Yes, it's an area I keep arguing with the union on and vote against when they've had online ballots. We should be pushing admin to minimize the extra stupid stuff they want to pad their resume - not say "ok, but only if you give us more PD time to do it". Some of the time-wasting PD needs to go away and Dorn is right on.

** Frustrated by 'mostly' useless PD teacher**
Anonymous said…
Late start days at Hale also allow for one on one time with teachers with struggling students. Teachers that are not in a collaboration meeting have office hours to work with students who need some extra help. I know my kid used that to her advantage when she wasn't understanding something in class.

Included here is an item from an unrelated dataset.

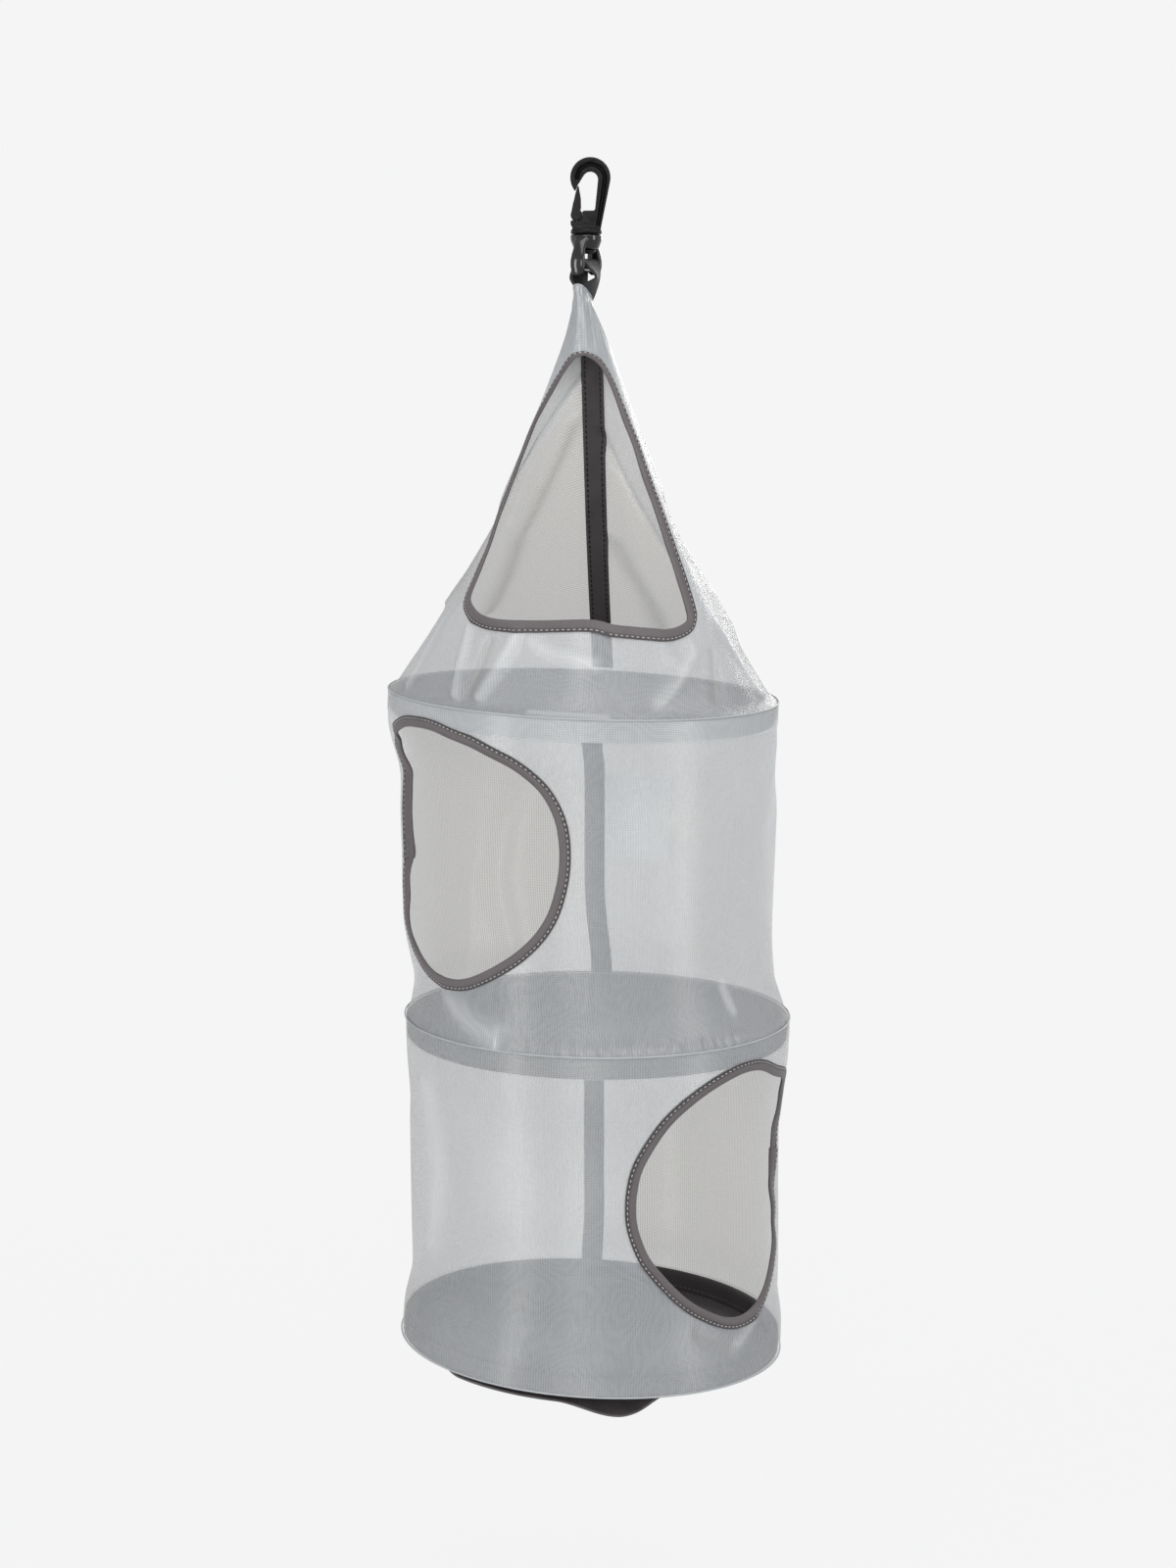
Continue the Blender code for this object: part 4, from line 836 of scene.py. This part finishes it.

Whether kids take advantage of this and of the free homework help after school is another story.

mirmac1 said…
On the subject of teacher training:

State’s trainers of teachers criticize new national rankings

My, what is Lynne Varner to do? If she jumps on her TFA/UTR bandwagon, then she'll leave her BFF UW COE Dean Tom Stritikus behind! : (
mirmac1 said…
Interesting. The "news" story written by Kathy Long on the NCTQ opinion...I mean study is now showing up on the Editorial/Opinion page of the Times. Methinks this is not an oversight. Now we clearly see the blurring between education reporting and Times editorializing. Perhaps Lynne was too burned out to write her usual cheerleading piece on the latest ed reform babble, and just figured she'd link to the news story.
Anonymous said…
A high percentage of these "Waiver Days" are utterly useless to my teaching. I would much rather be in the classroom instructing children. I feel bad for the parents, most of whom probably think these are like the old "teacher work days" but they are not. I would be delighted if I could actually work on the classroom or correcting or making lesson plans. No such luck! Too much of the content of these meetings has to do with scores and standards and regulations. And paperwork paperwork paperwork! The district spends too much time and money, not to teach children, but to keep teachers in lock step with whatever current educational philosophy is being championed. Frustrating.